You can see in the photos that I had already started drilling the necessary holes in the new bars. I measured the stock bars to determine where all of the holes should be, and drilled them without fitting everything first. This was the wrong way to determine where the holes should be. For the next set of bars I will first tap the ends of the bars, install the bar inserts, temporarily fit the grips and drill the screw holes for the left grip, and then mark the bottom just inside both grips to drill the heated grip wiring exit holes. Once those are drilled I will fit both switch housings on the bars and mark the position of the switch housing locating holes.
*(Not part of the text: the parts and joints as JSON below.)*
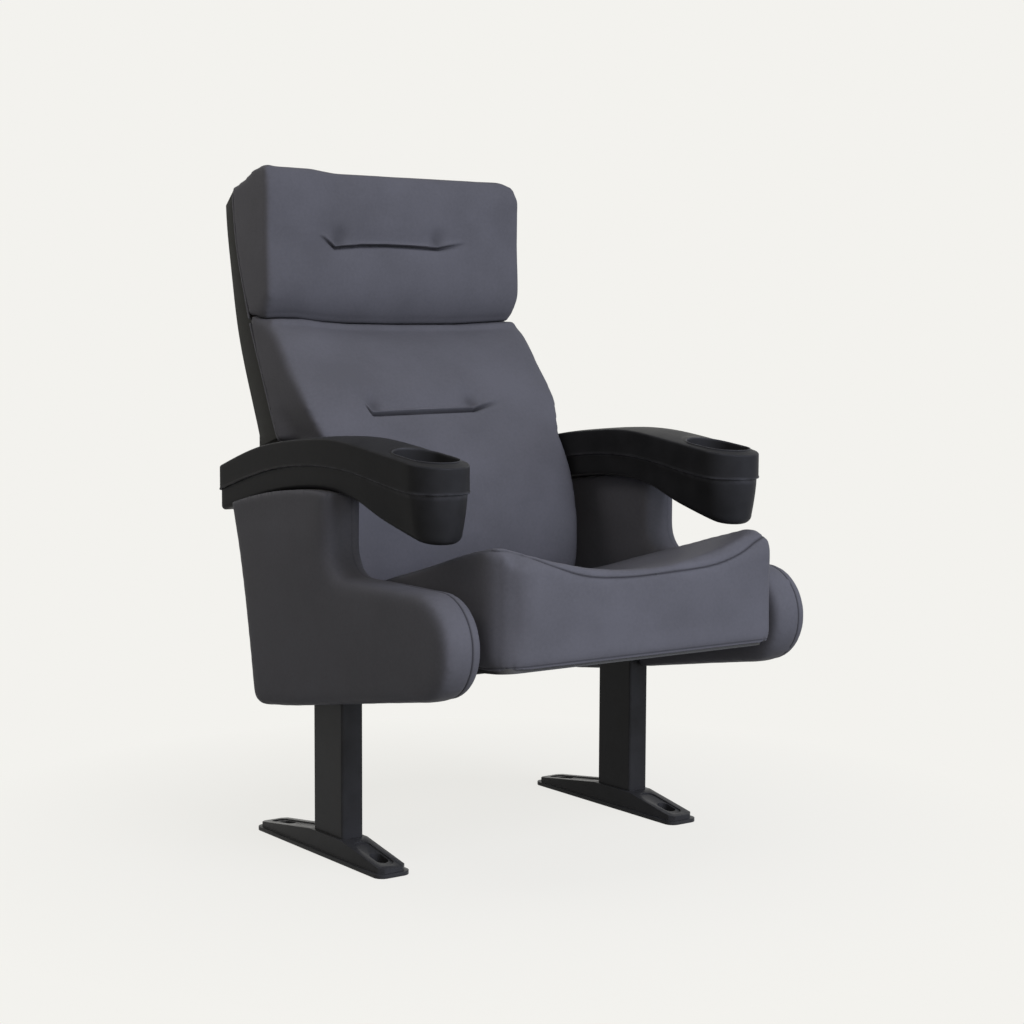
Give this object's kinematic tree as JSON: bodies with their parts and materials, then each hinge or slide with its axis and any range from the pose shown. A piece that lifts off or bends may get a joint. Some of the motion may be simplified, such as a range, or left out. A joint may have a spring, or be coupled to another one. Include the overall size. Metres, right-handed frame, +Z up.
{
  "type": "cinema recliner seat",
  "caption": "Upholstered auditorium armchair on two floor standards, with cup-holder armrests, a leaning back and a seat that glides forward with it.",
  "frame": {"origin": "on the floor, at the middle of the width and depth of the whole seat", "axes": "+Z up, the seat faces -Y, +X to the right of a viewer who stands in front of it"},
  "size_m": [0.692, 0.818, 1.08],
  "materials": {
    "upholstery": "smooth slate grey artificial leather",
    "arm_plastic": "satin near-black moulding",
    "shell_plastic": "fine textured dark grey moulding",
    "standard_paint": "semi-gloss black powder coat",
    "frame_steel": "matt black paint",
    "zinc_steel": "bright zinc plated",
    "plywood": "raw plywood",
    "rubber": "matt black",
    "nylon": "natural nylon"
  },
  "bodies": {
    "standards": {"armrest_screws": "zinc_steel", "channel_glides": "nylon", "front_cross_tube": "frame_steel", "left_armrest_cap": "arm_plastic", "left_armrest_casing": "arm_plastic", "left_column": "standard_paint", "left_foot": "standard_paint", "left_panel_core": "plywood", "left_panel_pad": "upholstery", "left_pivot_housing": "zinc_steel", "left_seat_channel": "frame_steel", "left_side_plate": "frame_steel", "left_torsion_spring": "rubber", "panel_bolts": "zinc_steel", "rear_cross_tube": "frame_steel", "right_armrest_cap": "arm_plastic", "right_armrest_casing": "arm_plastic", "right_column": "standard_paint", "right_foot": "standard_paint", "right_panel_core": "plywood", "right_panel_pad": "upholstery", "right_pivot_housing": "zinc_steel", "right_seat_channel": "frame_steel", "right_side_plate": "frame_steel", "right_torsion_spring": "rubber", "seat_buffers": "rubber", "side_plate_bolts": "zinc_steel"},
    "seat": {"seat_pan": "frame_steel", "seat_cushion": "upholstery", "left_seat_runner": "frame_steel", "right_seat_runner": "frame_steel", "runner_screws": "zinc_steel", "left_seat_link_bracket": "frame_steel", "right_seat_link_bracket": "frame_steel", "lower_link_pins": "zinc_steel"},
    "back": {"back_cushion": "upholstery", "head_cushion": "upholstery", "back_board": "plywood", "back_shell": "shell_plastic", "lower_back_tube": "frame_steel", "middle_back_tube": "frame_steel", "upper_back_tube": "frame_steel", "left_back_side_bar": "frame_steel", "right_back_side_bar": "frame_steel", "shell_screws": "zinc_steel", "left_pivot_pin": "zinc_steel", "right_pivot_pin": "zinc_steel", "pivot_nuts": "zinc_steel", "upper_link_pins": "zinc_steel"},
    "left_link": {"left_synchro_link": "frame_steel"},
    "right_link": {"right_synchro_link": "frame_steel"}
  },
  "joints": [
    {"name": "back_recline", "type": "hinge", "parent": "standards", "child": "back", "pos_m": [0, 0.219, 0.5], "axis": [-1, 0, 0], "range_deg": [0, 12], "stiffness_Nm_per_rad": 60, "springref_deg": -17.19},
    {"name": "seat_glide", "type": "slide", "parent": "standards", "child": "seat", "axis": [0, -0.9962, 0.0872], "range_m": [0, 0.02931]},
    {"name": "left_link_swing", "type": "hinge", "parent": "back", "child": "left_link", "pos_m": [-0.203, 0.156, 0.322], "axis": [-1, 0, 0], "range_deg": [-19.06, 0]},
    {"name": "right_link_swing", "type": "hinge", "parent": "back", "child": "right_link", "pos_m": [0.203, 0.156, 0.322], "axis": [-1, 0, 0], "range_deg": [-19.06, 0]}
  ],
  "couplings": [
    {"joint": "seat_glide", "follows": "back_recline", "m_per_rad": 0.139},
    {"joint": "left_link_swing", "follows": "back_recline", "ratio": -1.58},
    {"joint": "right_link_swing", "follows": "back_recline", "ratio": -1.58}
  ]
}
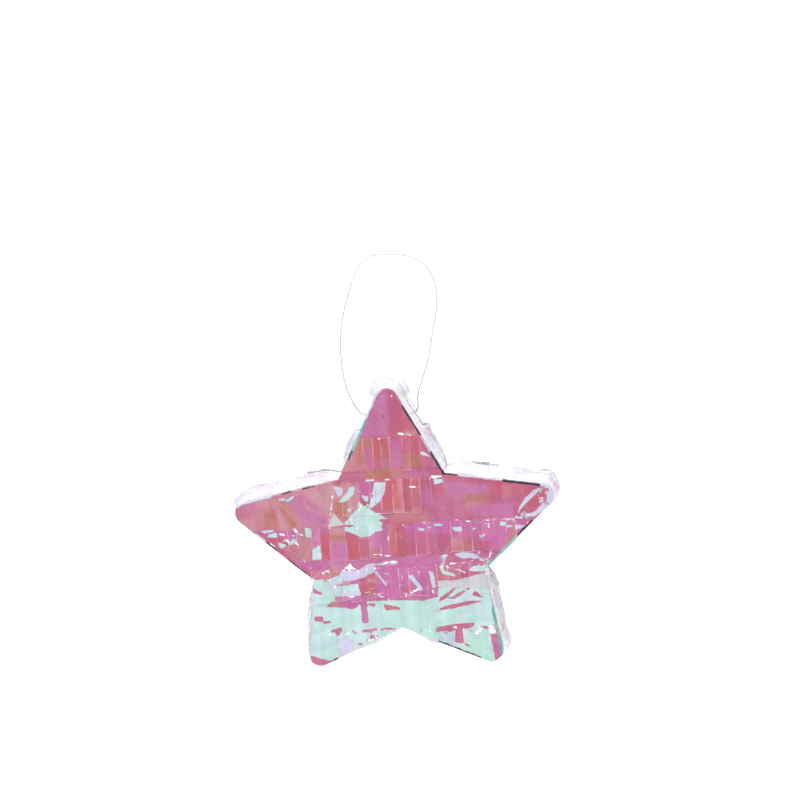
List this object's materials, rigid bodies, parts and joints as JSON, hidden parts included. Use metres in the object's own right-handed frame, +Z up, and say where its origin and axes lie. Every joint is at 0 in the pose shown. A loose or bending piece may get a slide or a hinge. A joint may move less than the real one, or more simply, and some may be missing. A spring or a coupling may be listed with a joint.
{
  "type": "star pinata",
  "caption": "Mini star pinata: a hollow card star with rounded points, covered in fringed iridescent film, with a rear filling flap, hung from a thin nylon loop.",
  "frame": {"origin": "inside of the hanging loop at its top, where it lies over a hook, a nail or a finger", "axes": "+Z up, +X to the right as seen from the front, the star's front face towards -Y and its filling flap towards +Y"},
  "size_m": [0.1622, 0.0468, 0.2103],
  "materials": {
    "card": "matt grey-white folding board",
    "tape": "matt gummed kraft paper tape",
    "washer": "matt brown board",
    "nylon": "clear glossy nylon cord",
    "film": "glossy iridescent film, pink to violet and mint green by angle",
    "side_film": "glossy half-clear iridescent film"
  },
  "bodies": {
    "hanger": {"hanger_cord": "nylon", "hanger_knots": "nylon"},
    "star": {"front_panel": "card", "back_panel": "card", "side_wall_top": "card", "side_wall_right_arm": "card", "side_wall_right_foot": "card", "side_wall_left_foot": "card", "side_wall_left_arm": "card", "valley_tapes": "tape", "hanger_washers": "washer", "front_film_1": "film", "front_film_2": "film", "front_film_3": "film", "front_film_4": "film", "front_film_5": "film", "back_film_1": "film", "back_film_2": "film", "back_film_3": "film", "back_film_4": "film", "back_film_5": "film", "side_film_front_top": "side_film", "side_film_front_right_arm": "side_film", "side_film_front_right_foot": "side_film", "side_film_front_left_foot": "side_film", "side_film_front_left_arm": "side_film", "side_film_rear_top": "side_film", "side_film_rear_right_arm": "side_film", "side_film_rear_right_foot": "side_film", "side_film_rear_left_foot": "side_film", "side_film_rear_left_arm": "side_film"},
    "flap": {"fill_flap": "card", "flap_film": "film"}
  },
  "joints": [
    {"name": "star_swing", "type": "hinge", "parent": "hanger", "child": "star", "pos_m": [0, 0, -0.082], "axis": [1, 0, 0], "range_deg": [-75, 75]},
    {"name": "flap_hinge", "type": "hinge", "parent": "star", "child": "flap", "pos_m": [0, 0.023, -0.1324], "axis": [1, 0, 0], "range_deg": [0, 110]}
  ]
}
This will likely yield much more favorable results, since the first switch housing locating hole I drilled for the left switch housing was a bit off.

I've already ordered the replacement set of bars. They are also made by Fly Racing, and are the aforementioned "50" bars. These bars have similar upsweep, almost twice as much rise, similar pullback, and are as narrow as the stock bars (I couldn't find any that are more narrow). I believe I will gain about 1.5" more rise compared to using stock bars with Rox Risers. I should have enough wiring room (aside from the left heated grip wiring, which I will have to extend) and clutch cable room, but the front brake line and throttle cables may be questionable. There's nothing wrong with the Rox risers, but since I decided to change bars anyway I figured I'd try to eliminate them in the process.

I'll post more photos once the next set is installed.